Over the past few months, we have all been bombarded with predictions of what is going to happen during 2021. Many of those predictions are preposterous, some are interesting, and a few potentially useful.
But, all of the authors are on safe ground. Nobody knows what is going to happen – 2020 has certainly taught us that. We don’t have any modern-day Nostradamus! And, by the time we know what did happen, we will have forgotten or lost the articles that all got it wrong. Yes, the authors are on safe ground. So, why am I bothering to join the motley crew of futurists? Because I believe we should work on the basis that we don’t know what is going to happen, and not over-invest in trying to predict it.
Instead, we need to equip ourselves to excel in the face of unpredictability.
For many organizations, it was their obsession with planning for what they believed would happen (and believing it!) that made them less agile. Despite this, so many organizations are still setting annual goals and tweaking out-of-date performance management and remuneration systems, all predicated on a relatively stable state.
Yet, the companies who have survived best even benefited from, the current turbulence, are those that previously invested in management excellence. They had clear long-term goals and strategies. But, they underpinned these, not with unrealistic long-term operational plans, but with:
- Many very specific short-term goals supported by highly tactical plans which they reviewed and adapted routinely to address rapidly changing demands and evolving circumstances. This approach enabled them to maintain operational businesses and gave them sustainability.
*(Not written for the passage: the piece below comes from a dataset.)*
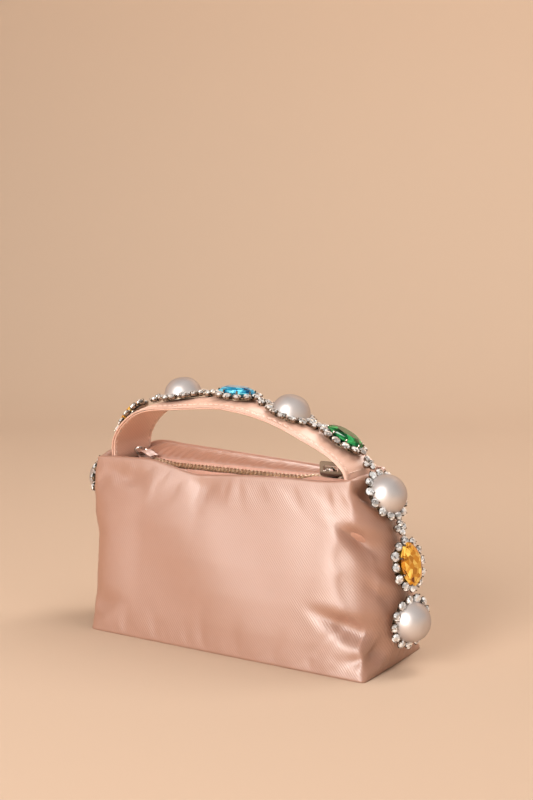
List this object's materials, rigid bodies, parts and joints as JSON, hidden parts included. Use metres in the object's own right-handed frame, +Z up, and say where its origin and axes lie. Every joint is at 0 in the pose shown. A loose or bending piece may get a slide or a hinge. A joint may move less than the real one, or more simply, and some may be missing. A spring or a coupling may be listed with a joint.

- Rolling risk analyses. These forced them to think through worst-case scenarios and to prepare for their potential occurrence. Did many predict a pandemic? No (even though we have known for over a decade that one was extremely likely). But, many did predict potential major supply change disruptions and global market crashes and so prepared their businesses to cope with them.
- A cadre of managers who understood that their sole role was to optimize the development and performance of their employees, through whom they achieve their results. Those managers also had proven skills at doing that – they had a skill-based, not a hope-based strategy. And, organizations with highly flattened structures and people-management as a bolt-on to “your real job” have paid the price of reduced staff loyalty.
As we come out of lockdown they may well see significant levels of attrition.
The pandemic has placed a huge burden on HR professionals, to which most have responded exceptionally well.
Across the globe, HR has led the way in ensuring that staff have been looked after. Could some have done better? Of course. But, the evidence is clear. HR has stepped up to the plate and added value to organizations of all sizes and sectors in ways never before seen.
But, what now? This is the end of the start, not the start of the end. We must now learn from this experience.
Now, we have to build organizations to face a future characterized by:
- Rapid unpredictable changes;
- Decreased staff loyalty;
- Greater value being placed on the employee experience and less on tangible benefits;
- Demand for increased productivity to recover lost liquid assets;
- Surplus people-power but top-talent shortages;
- Demands for increased healthy and ethical workplaces;
- Pressure for evidenced inclusion, not merely diversity.
Our HR challenge now is to ensure that each of our organizations equips itself to:
- Focus on developing flexible, adaptable, and sustainable business models;
- Analyse the risks it faces and determine how to cope with, mitigate, or avoid them;
- Make effective principle-based decisions with speed at all levels;
- Innovate – not to try to emulate or be distracted by others, rather create our own futures.
Traditional processes for preparing individuals for people-management positions, selecting them, and ensuring continuing personal development did not work, do not work, and will not work. Traditional processes for managing performance and rewards have also been shown to be flawed.
HR now has an opportunity to excel, to build on the credibility that 2020 has given us, and to strike out a new path on the journey to achieving management excellence.